Suppose Jevons is right that using materials more efficiently increases the use of that material and others. In that case, we should be seeing more material and resource use now than ever in human history.
And we do. The Stone Age didn’t end. We are living it right now.
The difference now is that we aren’t using stones as tools. We left behind this technological use of stones. But we didn’t leave behind the material use of stones. As we invented better tools and technologies, it reduced the cost of using stones as a material input for any use.
So today, our roads, buildings, bridges, and almost all development works are made of stones. We use stones in construction, especially concrete aggregate, and move stones during earthworks and tunnelling.
According to Vaclav Smil’s Making the Modern World: Materials and Dematerialization, humans used 40 billion tonnes of rock, stone and sand in construction materials in 2010 alone, or about 5.7 tonnes for every human alive on Earth that year.
I doubt any time in human history saw people move nearly six tonnes of rock, stone and sand, every year of their lives. It would have been inconceivable to Stone Age humans.
Contradictory economic logic
We use more stone today because we use every material resource more efficiently. Just like using petroleum makes using coal cheaper, so too does our efficient use of many fuels and materials enable us to dig more holes, mine more minerals, build bigger cities, and generally move materials around the planet.
The economic logic behind this is easier to see if we take an extreme example.

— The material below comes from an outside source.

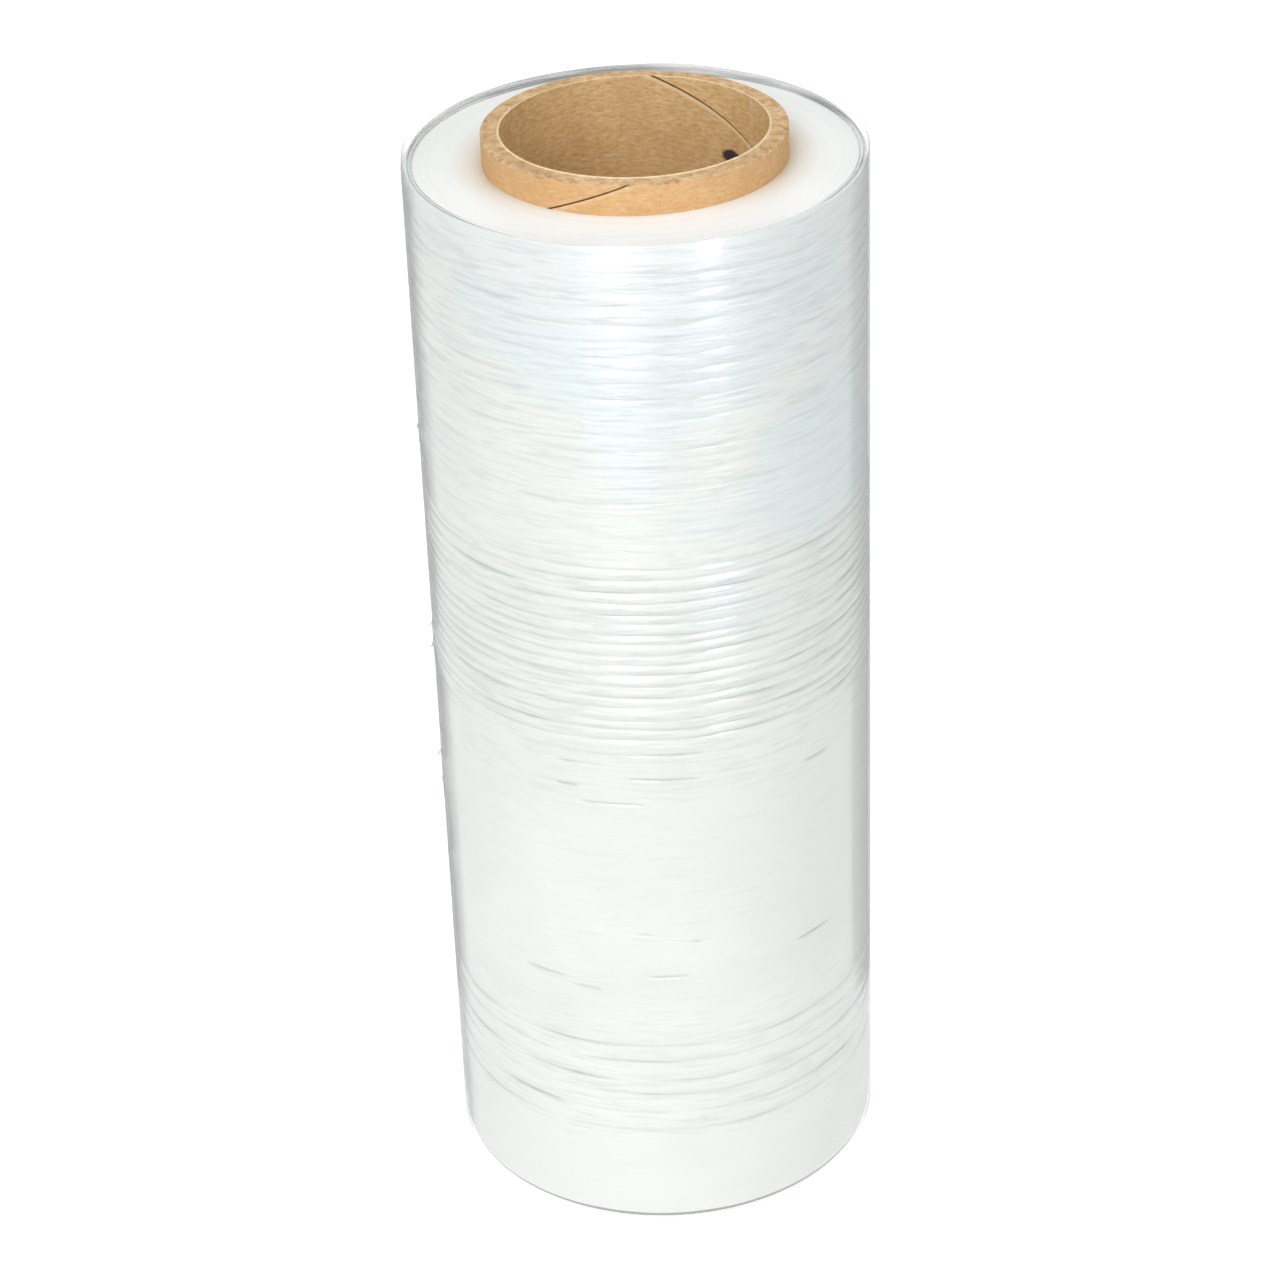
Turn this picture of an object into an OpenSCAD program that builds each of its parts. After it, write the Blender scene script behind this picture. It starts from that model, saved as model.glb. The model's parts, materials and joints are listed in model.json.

If a new technology was invented tomorrow that provided a radical 100x increase in the amount of energy would could get from each barrel of oil, what would happen to our use of both oil and other material resources on Earth?
We would consume much more oil and more of every other resource.
We could more cheaply mine for lower-quality ores, drill deeper into oil and gas reserves and take our ships further and faster across the oceans. That cheap energy would lead to even more use of stones, gravel, and sand, as we could more cheaply and rapidly extract more stones from our quarries and more quickly construct buildings and infrastructure with that stone.
Today, however, the economic logic of Jevons is hidden.
Instead, two contradictory ideas sit behind different environmental policies.
Make energy cheaper to reduce other resource use
Make energy more expensive to reduce other resource use
The first applies to making energy cheaper with renewables to reduce the use of other resources like oil and coal. The second applies more when it comes to non-specific “reduce our environmental footprint” concepts, which I think means mostly reducing land use changes, such as stopping mining or agriculture from encroaching on high-amenity environmental areas like rainforests.
But Jevons shows that only the second idea makes sense. Technology won’t reduce our use of materials.
We need to collectively decide if we want some resources left in the ground, and create rules that ensure that we get that outcome. In other places, we need to work out how to manage resource extraction and land rehabilitation to get value from those resources and ensure that high-quality environmental amenity is retained or replaced. If you’ve read Elinor Ostrom’s approach to resource management, you will get what I mean.
If we want to change environmental outcomes, we need to understand the economic forces at play and decide what outcomes are better than what we have. Then comes the tough job of deciding what trade-offs to make and what rules and institutions will work to get the trade-offs we want.
Great piece and a clear argument to frame policy to regulate directly for the outcomes you want. In this case it's not so much the easy access to means to do physical work that is a problem (cheap energy), it the often-attendant emissions of GHG gases that is. Thus the correct economic solution is an escalating carbon tax, and that solution is mostly a non-starter politically in many regimes. So arises the pragmatic need to 'incentivize' low-carbon energy - it's the other economic approach that is less efficient (because it economically indirect) but politically possible. The analogy in housing politics is that a direct land value tax would most clearly state political values through economics, but such tax increases are heavy political lifts. Inclusionary zoning levies 'seem' fair to voters, and are assessed on the parties seen to profit from each individual increase in development density. So though economically inefficient in many ways, inclusionary zoning requirements and commercial linkage fees clear the political hurdles necessary (in some US cities) to partially fund social housing programs. I found that working in public policy required tending to political realities as if they were as material as economics or engineering, which can be quite frustrating. Changing what is possible politically often has much longer time-frames than the immediacy of a community's needs.
Interesting discussion, but isn’t it true that per capita consumption of fossil fuel resources has been declining over time? That would seem to suggest that as population growth slows in places like China then overall consumption of fossil fuels will rise. Obviously Africa is still growing briskly, but they seem to be a smaller overall consumer of resources.
Also, you say “technology won’t reduce our use of materials” but what about dematerialised technology growth? I’m thinking specifically about work from home becoming much more popular. Do you think that is a form of technology that could decrease overall resource consumption?